Lorsque la tré­sorerie de l’entreprise le per­met, il est, en effet, préférable de trou­ver des solu­tions sans pass­er par une procé­dure col­lec­tive et en priv­ilé­giant le man­dat ad hoc ou encore la con­cil­i­a­tion. D’ailleurs, ce rééquili­brage entre l’entreprise en dif­fi­culté et ses créanciers les inci­tent à rechercher d’abord un accord ami­able avant de s’engager dans une procé­dure col­lec­tive beau­coup plus contraignante. 

Aujourd’hui, les entre­pris­es en dif­fi­culté de taille impor­tante doivent con­stru­ire leurs pro­jets de retourne­ment à la lumière de ces évo­lu­tions. Elles doivent doré­na­vant entamer les dis­cus­sions avec leurs créanciers dès la phase de con­cep­tion du plan afin de réfléchir en amont à la con­sti­tu­tion des class­es de créanciers selon les intérêts et enjeux économiques, stratégiques et financier, mais égale­ment au regard du rôle et de l’importance du créanci­er pour leur activité. 

Elles peu­vent notam­ment prévoir des accords avec chaque créanci­er afin de les dif­férenci­er, en gar­dant néan­moins à l’esprit que les créanciers qui béné­fi­cient des mêmes sûretés doivent être traités de la même manière. 

C’est, par ailleurs, une démarche qui doit être adop­tée afin d’élaborer des plans plus per­ti­nents, mais aus­si garan­tir le vote favor­able de la majorité de leurs créanciers. 

Plus que jamais, la phase de négo­ci­a­tion avec les créanciers est dev­enue un des fac­teurs clés du suc­cès d’un plan de restructuration. 

Quelles pistes de réflexion pourriez-vous partager avec nos lecteurs en ce sens ?

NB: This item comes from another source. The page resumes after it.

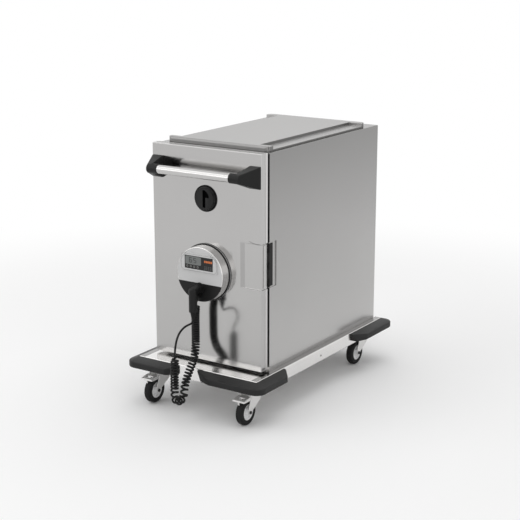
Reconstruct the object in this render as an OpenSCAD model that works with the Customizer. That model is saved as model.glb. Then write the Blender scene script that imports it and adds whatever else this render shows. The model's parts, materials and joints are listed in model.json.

Si cette réforme apporte de nou­velles dif­fi­cultés, elle est égale­ment por­teuse d’opportunités. Pour les dirigeants d’entreprises en dif­fi­culté, c’est la pos­si­bil­ité de con­stru­ire une stratégie de retourne­ment et de redresse­ment plus fine et plus réfléchie sur le plan indus­triel, com­mer­cial et organ­i­sa­tion­nel. Au-delà de leur con­seil juridique et financier, ils peu­vent main­tenant impli­quer leurs créanciers dès les pre­mières phas­es afin de trou­ver un accord ami­able qui préserve les intérêts de chacun.